The fiber optic does fine to about fifty yards. Beyond that, it could best be described as barely adequate. My shotgun has a tendency to throw slugs low and left, which means that I have to compensate for it. For gongs at 80 yards, I’m holding on the upper right edge of the target. This is sub-optimal for a couple of obvious reasons:
– If my cheek weld is not consistent, it will result in a miss.
– Having such a drastically different point of aim means that I have to stop and think about how I’m going to engage the target, rather than just lining up the sights and pressing the trigger.
– If the target is a nonstandard size, I have to take a best guess approach to how I’m going to hold on it, press the trigger and hope for the best.

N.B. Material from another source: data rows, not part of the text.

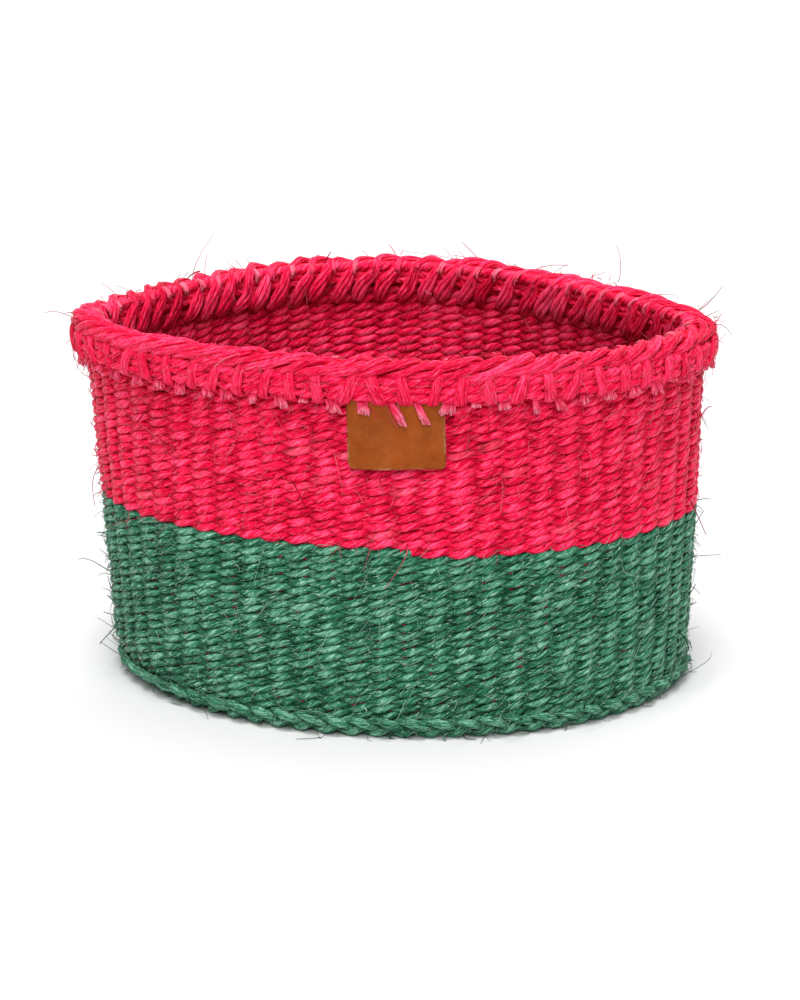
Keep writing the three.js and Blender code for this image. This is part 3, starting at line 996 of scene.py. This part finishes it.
class BASKET_OT_rim_lashing(bpy.types.Operator):
    """Lays each warp's bundle along the rim, over it and down inside"""

    bl_idname = "basket.rim_lashing"
    bl_label = "Rim lashing"

    def execute(self, context):
        basket = Basket.of(context)
        chance = np.random.default_rng(basket.weave.seed + 20)
        steps = 40
        share = np.linspace(0, 1, steps)
        flat = np.clip((share - 0.67) / 0.14, 0, 1)
        swelling = 0.3 * np.clip((share - 0.35) * 4, 0, 1) + 0.35 * flat
        tapering = 0.8 * np.clip((share - 0.9) / 0.1, 0, 1) + 0.5 * np.clip((0.12 - share) / 0.12, 0, 1)
        cords = []
        for number in range(COLUMNS):
            bend = smooth_run(LASHING_ROUTE, steps)
            wobble = smooth_run(chance.normal(0, 1, (7, 3)) * (0.09, 0.4, 0.45), steps)
            column = number + bend[:, 0] + wobble[:, 0] + chance.normal(0, 0.05)
            out = (bend[:, 1] + wobble[:, 1] * 0.7) * MM
            height = RIM_TOP - (bend[:, 2] - wobble[:, 2]) * MM
            run = basket.place(column, height, out)
            ahead = basket.place(column + 0.3, height, out)
            size = (1.6 + swelling - tapering + chance.normal(0, 0.18)) * MM
            cords += twisted(
                run, ahead - run, size, 6, chance.uniform(0.3, 0.9), chance.normal(0, 0.5),
                start=chance.uniform(), flat=flat)
        piece = cord_piece("rim_lashing", cords, sides=5, lay=-22 * MM)
        dress(piece, basket.pink, "pink_sisal", "rim_braid", "rim_inner_wraps")

        core = []
        column = np.arange(COLUMNS * 8) / 8
        for outside, drop, size, turns in CORE_CORDS:
            uneven = basket.stitch(column, 80 + turns)
            height = RIM_TOP - (drop - 0.3 * uneven) * MM
            out = (outside + 0.3 * basket.lean(column, 70 + turns)) * MM
            run = basket.place(column, height, out)
            guides = basket.face(column, height)
            core += twisted(run, guides, size * MM, 3, turns, 0.5 * uneven, closed=True)
        piece = cord_piece("rim_core", core, sides=6, lay=-20 * MM)
        dress(piece, basket.pink, "pink_sisal")

        knots = []
        for number in range(COLUMNS):
            bend = smooth_run(KNOT_ROUTE, 12)
            middle = number + 0.42 + chance.normal(0, 0.08)
            spread = chance.uniform(0.04, 0.11)
            bleach = max(chance.uniform(-0.25, 0.5), 0)
            for _ in range(9):
                kept = chance.integers(8, 13)
                column = middle + bend[:kept, 0] + spread * chance.uniform(-1, 1)
                out = (bend[:kept, 1] + chance.normal(0, 0.25)) * MM
                height = RIM_TOP - (bend[:kept, 2] - chance.normal(0, 0.2)) * MM
                run = basket.place(column, height, out)
                knots.append(Cord(run, chance.uniform(0.35, 0.5) * MM, chance.normal(0.9, 0.5), bleach))
        piece = cord_piece("rim_knots", knots, sides=5, lay=-22 * MM)
        dress(piece, basket.pink, "pink_sisal")
        return {"FINISHED"}


class BASKET_OT_rim_band(bpy.types.Operator):
    """Lays three cords round under the rim, tied on by a loop at each warp"""

    bl_idname = "basket.rim_band"
    bl_label = "Rim band"

    def execute(self, context):
        basket = Basket.of(context)
        chance = np.random.default_rng(basket.weave.seed + 40)
        column = np.arange(COLUMNS * 8) / 8
        pinch = np.cos(2 * math.pi * (column - 0.5)) * 0.5 + 0.5
        cords = []
        for drop, turns, row in BAND_CORDS:
            height = RIM_TOP - (drop - 0.3 * basket.lean(column, 50 + row)) * MM
            out = (3.6 + 0.9 * pinch + 0.35 * basket.stitch(column, 55 + row)) * MM
            run = basket.place(column, height, out)
            size = (1.5 + 0.6 * pinch + 0.2 * basket.lean(column, 64 + row)) * MM
            tone = 0.6 * basket.stitch(np.floor(column), 58.5 + row)
            cords += twisted(run, basket.face(column, height), size, 3, turns, tone, closed=True)
        piece = cord_piece("rim_band_cords", cords, sides=6, lay=-20 * MM)
        dress(piece, basket.pink, "pink_sisal", "rim_outer_band")

        loops = []
        steps = 18
        share = np.linspace(0, 1, steps)
        loop_middle = 11.5
        for number in range(COLUMNS):
            slant = chance.normal(0, 0.07)
            bend = smooth_run(LOOP_ROUTE, steps)
            leaning = slant * (loop_middle - bend[:, 2]) / 3
            column = number + bend[:, 0] + leaning + chance.normal(0, 0.04)
            height = RIM_TOP - bend[:, 2] * MM
            out = (bend[:, 1] + chance.normal(0, 0.12)) * MM
            run = basket.place(column, height, out)
            ahead = basket.place(column + 0.3, height, out)
            width = (0.95 + 0.7 * share + chance.normal(0, 0.15)) * MM
            loops += ribbon(run, ahead - run, width, 0.7 * MM, 4, chance.normal(0.1, 0.3))
        piece = cord_piece("rim_band_loops", loops, sides=6, lay=-20 * MM)
        dress(piece, basket.pink, "pink_sisal")
        return {"FINISHED"}


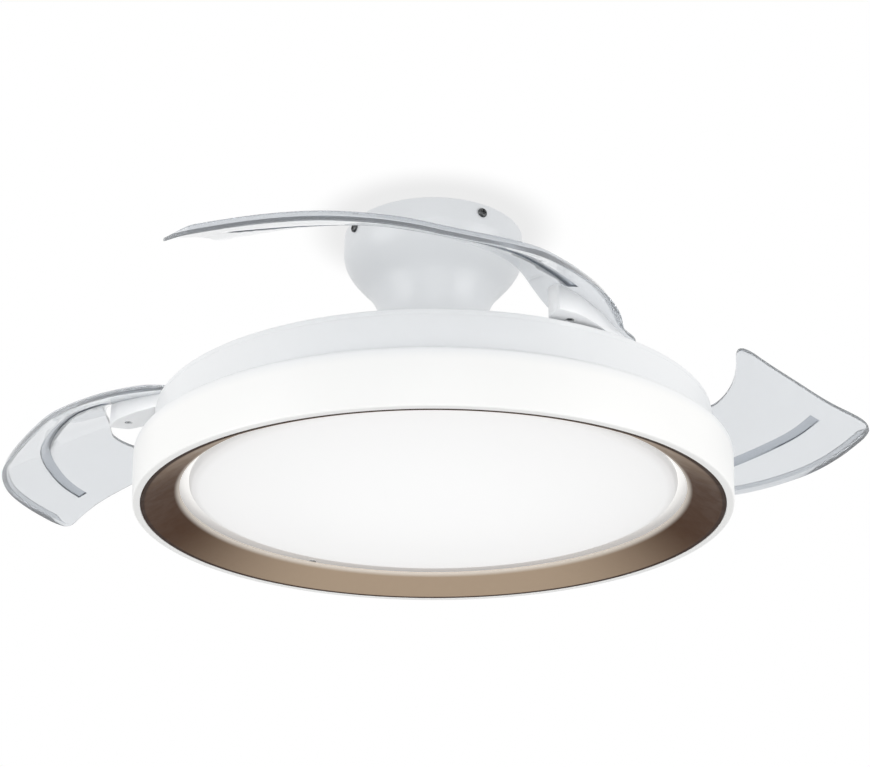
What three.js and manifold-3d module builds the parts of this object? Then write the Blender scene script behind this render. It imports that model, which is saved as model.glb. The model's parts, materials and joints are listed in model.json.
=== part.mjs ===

This is less than ideal, especially since the bigger 3 Gun matches are putting slug gongs out to further distances, with 70-80 yards becoming common, and 100 yards not unheard of. My understanding is that at Blue Ridge this year, they had half-size slug gongs at 100 yards.

So, I’m thinking some sort of flip-up or retractable rear sight is going to get added to my shotgun in the near future. It doesn’t need to be anything fancy, though. I’m leaning towards something like the sights you see on a Ruger 10/22 or Marlin. Roughly adjustable for windage/elevation, and can be flipped down out of the way when not needed. So long as I could zero it to be dead on at 100 yards, that would be the ticket.

I guess it’s time to put a call in with the gunsmith.

*Yes, I know about the Saiga, Molot, and XRail. However, I shoot Tactical Scope/Limited Scope, and any of those guns/accessories would put me squarely in Open Class where all the kids with the scoped/compensated pistols, dual-optic rifles, and mag-fed shotguns play.